Response: Please find the revised strategy below:
| Capital Structure Arbitrage: Many companies issue different types of securities in addition to equity securities, and sometimes issue different types of equity securities. Capital structure arbitrage involves investing in two different types of securities issued by the same company if they are believed to be mispriced relative to each other. Typically, one of these securities is purchased, while the other is sold short. |
The securities typically differ in their voting rights, dividend or interest rates and rights, liquidation preference, liquidity in the financial markets, seniority or other factors. The Adviser forms an opinion of how these factors should influence the relative value of the securities. In forming this opinion, the Adviser may reference historical trading information, the trading of similar securities issued by the same issuer, terms and trading of comparable securities issued by other issuers, or other statistical or judgmental factors.

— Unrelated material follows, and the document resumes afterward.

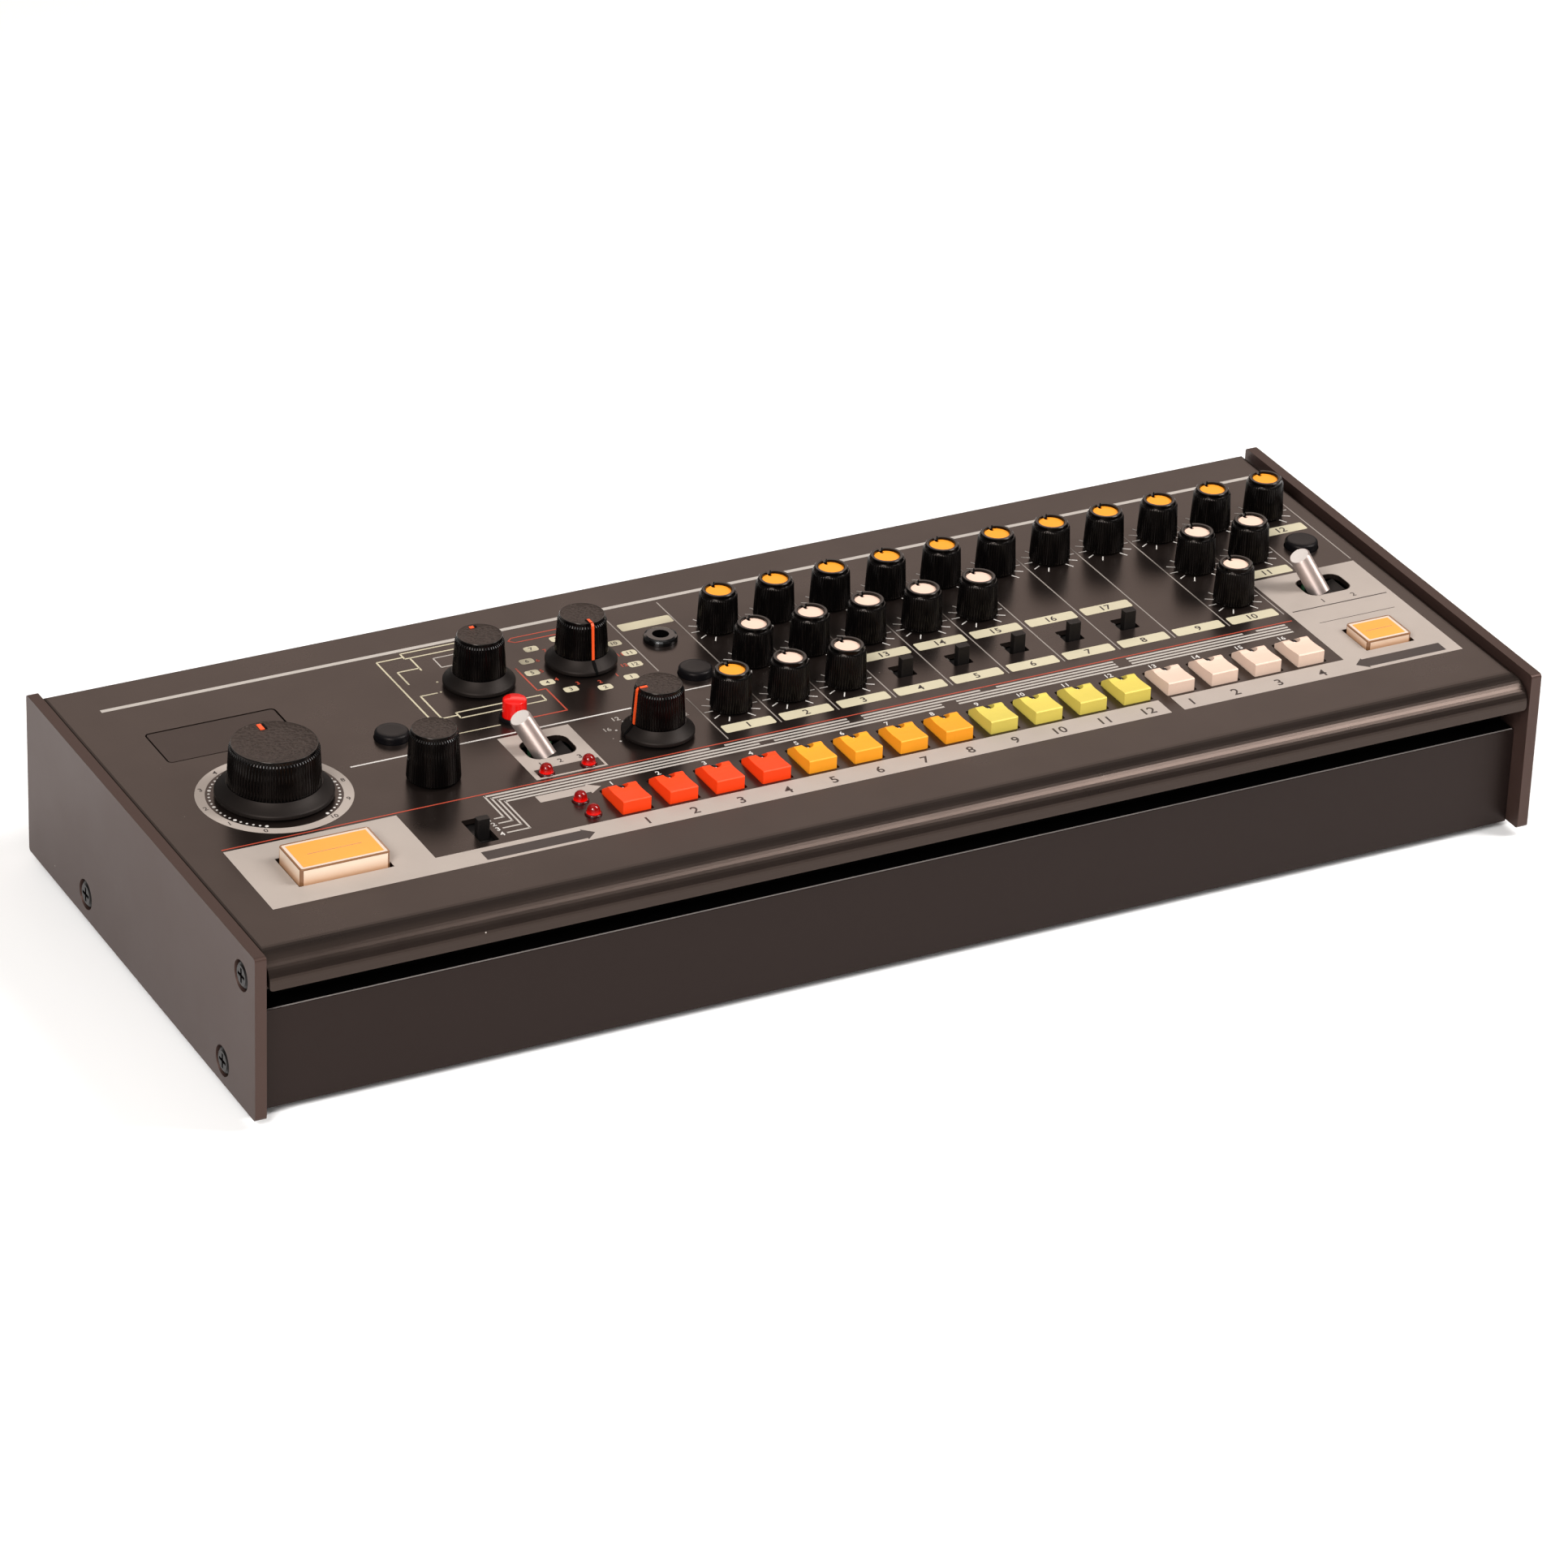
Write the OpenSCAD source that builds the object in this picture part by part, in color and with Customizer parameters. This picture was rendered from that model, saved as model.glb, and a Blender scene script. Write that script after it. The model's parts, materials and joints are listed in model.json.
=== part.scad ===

| Profits can be expected if the security sold short depreciates faster than the security purchased, or if the security acquired increases faster than the security sold short. In addition, the cost of carry of the position will also affect its profitability. Cost of carry refers to the difference between any revenues received and any costs incurred in connection with maintaining the long and short positions, such as borrowing costs, dividends or interest paid or received, or interest received on the cash proceeds received from the short sale. In many arbitrage investments the aggregate costs exceed revenues resulting in a net cost to maintain the arbitrage position. Under some circumstances, the cost of carry may be positive so that there is a net benefit to maintaining the position. |
| For example, the Fund may purchase one type of preferred stock of an issuer while selling short another type of preferred stock of the same issuer. The profit or loss realized by the Fund will depend on the relative price performance of the two securities as well as their relative dividends rates. |
The Fund may also implement statistical models to determine the relative value of different securities of an issuer. If such a model suggests that one security is overpriced relative to another, the Fund will sell short the overvalued security and purchase the undervalued security. Statistical models rely on historical quantitative data as well as assumptions about the stability of the historical properties of this data in the future, as well as certain judgments about the future.
The Fund may use derivative securities to implement its capital structure arbitrage strategy. For example, the Fund may invest in credit default swaps or other derivatives
in lieu of investing in debt instruments. Moreover, the Fund may seek to arbitrage such derivatives against the underlying instruments.
| 16. | Comment: Page 4, Paragraph/Caption Investment Strategies, Risks and Portfolio Holdings – Proxy Fight Investments |
How does the Fund “participate actively” in a change of control as noted in the Proxy Fight Investments strategy below:
Proxy Fight Investments. The Fund invests in securities of issuers that in the opinion of the Adviser may become subject to a change of control fight. There are typically proxy fights by minority investors seeking to have their representatives elected to the board of trustees, often with the intention of replacing existing management or selling the company. Profits are expected from the eventual success of the new board of trustees in increasing the company’s value. The Fund may invest with the intention of participating actively in the change of control, or staying passive. Although some of the companies the Fund invests in may be considered potential candidates for a merger takeover, these situations differ from merger arbitrage in that no concrete acquisition may have been proposed yet, and may not be proposed in the future.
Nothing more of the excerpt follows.